• _To do_
Search the material and gather each line with "FreeCAD" in it.

• _Source data_
◇ ◇ ◇ ◇

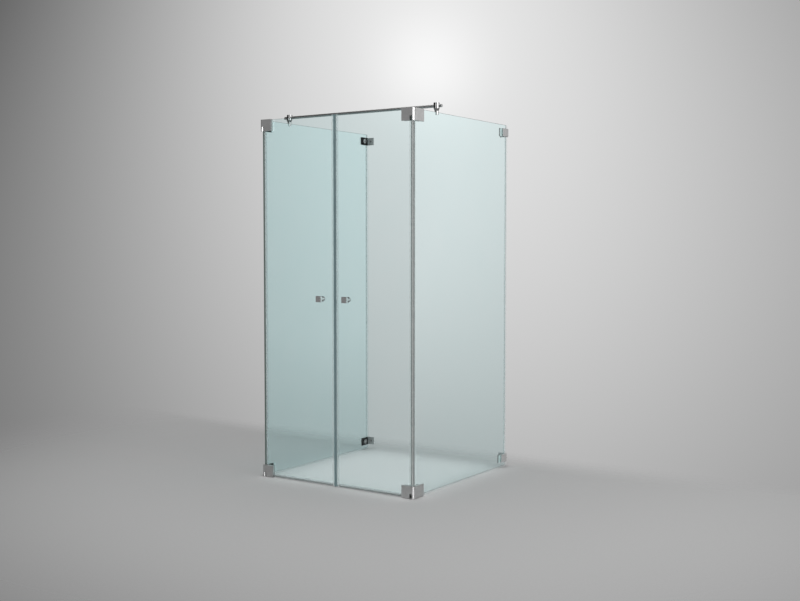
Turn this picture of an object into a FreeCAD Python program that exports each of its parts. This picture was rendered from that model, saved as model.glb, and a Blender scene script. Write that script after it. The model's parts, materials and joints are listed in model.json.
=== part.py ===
import FreeCAD, Part
import math
import os

# Shower enclosure against a wall: two fixed side panes, two hinged doors in front.
# Each clamped fitting is drawn in its pane's own frame and then placed:
# u runs along the pane, w goes inwards from the pane's outer face, z is up.
# The right-hand half is drawn, and the left-hand half is its mirror image.

# Panes
width = 1000.0              # over the outer faces of the two side panes
depth = 1000.0              # from the outer face of the doors to the wall
glass_top = 2000.0          # upper edge of all four panes above the floor
glass = 8.0                 # thickness of every pane
glass_arris = 0.7           # ground and polished corner of each pane edge
side_floor_gap = 10.0       # under the side panes, filled by the floor seals
door_floor_gap = 12.0       # under the door panes
wall_gap = 16.0             # behind the side panes, filled by the wall seals
glass_hole_radius = 7.0     # drilled holes for every clamped fitting

# Metal plates and the soft pads between metal and glass
plate = 6.0                 # clamp plates and wall brackets
plate_arris = 0.8           # bevel round the visible face of a plate
gasket = 1.0                # pads on both sides of the glass
gasket_inset = 0.5          # pads stop short of the plate's outline
collar_gap = 0.2            # from the corners of a pad's square collar to the hole in the glass
shank_side = 7.0            # square shank on the back of each outer piece
shank_gap = 0.1             # between a shank and what it passes through

# Corner hinges
hinge_height = 64.0
hinge_floor_gap = 2.0       # lowest hinge above the floor
hinge_top_rise = 2.0        # highest hinge above the upper edge of the glass
leaf_plate = 10.0           # thickness of the leaves
knuckle_radius = 9.0
fixed_knuckle_height = 24.0 # knuckle of the side leaf, which carries that of the door leaf
pin_radius = 4.0
pin_cover = 3.0             # metal left over each end of the pin's bore
pin_end_gap = 0.5
running_fit = 0.05          # radial, between pin and knuckles
pane_gap = 5.0              # from the knuckles to the edges of both panes
swing_gap = 0.5             # between the door's knuckle and the hollow in the side leaf
leaf_lip = 5.0              # side leaf's hollowed edge beside the door's knuckle, from the axis
door_leaf_length = 68.0     # from the hinge axis
side_leaf_length = 86.0     # from the hinge axis
notch_length = 18.0         # door leaf cut back from the axis beside the fixed knuckle
door_clamp_setback = 5.0    # clamp plate back from the hinge edge of the door pane
door_clamp_length = 42.0
side_clamp_setback = 1.0    # clamp plate back from the front edge of the side pane
side_clamp_length = 46.0
hinge_cap_radius = 11.0     # cap screw on the clamp plate
hinge_cap = 2.5

# Hexagon sockets of all cap screws
socket_radius = 2.9         # centre to corner
socket_depth = 1.2

# Wall brackets
bracket_height = 46.0
bracket_low_centre = 54.0   # above the floor
bracket_high_drop = 44.0    # below the upper edge of the glass
bracket_outer_leg = 62.0    # leg outside the glass, from the wall
bracket_wall_leg = 52.0     # leg on the wall, inwards from the pane's outer face
bracket_inner_length = 66.0 # plate inside the glass, from the rear edge of the glass
bracket_hole_setback = 32.0 # hole in the glass, from its rear edge
bracket_cap_radius = 15.0
bracket_cap = 3.0
wall_hole_radius = 2.75
wall_hole_inset = 19.0      # from the free end of the wall leg

# Door knobs
knob_from_centre = 86.0
knob_height = 1016.0
knob_side = 33.0            # square head
knob_head = 14.0            # thickness of the head
knob_neck_radius = 15.5
knob_neck = 24.0
knob_arris = 1.0
knob_cap_radius = 11.0      # flat cap screw inside the enclosure
knob_cap = 4.0

# Seals
seal_wall = 1.5             # thickness of the clip-on profiles
seal_grip = 12.0            # how far a profile reaches onto the glass
seal_play = 0.05            # between a profile and the glass in it
seal_end_gap = 1.0          # between a vertical seal and the hinges
bead_radius = 6.5           # round seal where the panes' middles meet
bead_web = 5.0
lip_gap = 0.3               # between the door's lip and the round seal
meeting_gap = 1.0           # between the two magnetic seals
meeting_depth = 8.0         # magnetic seal in front of the pane's free edge
magnet_width = 5.0
magnet_depth = 4.0
magnet_cover = 1.2          # profile wall in front of the magnet
sweep_grip = 8.0            # door bottom seal, up the glass
sweep_gap = 3.0             # door bottom seal above the floor
sweep_edge = 1.6            # width of its lower edge
wall_grip = 10.0            # wall seal, along the glass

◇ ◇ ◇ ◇

• _Finished exercise_
Turn this picture of an object into a FreeCAD Python program that exports each of its parts. This picture was rendered from that model, saved as model.glb, and a Blender scene script. Write that script after it. The model's parts, materials and joints are listed in model.json.
import FreeCAD, Part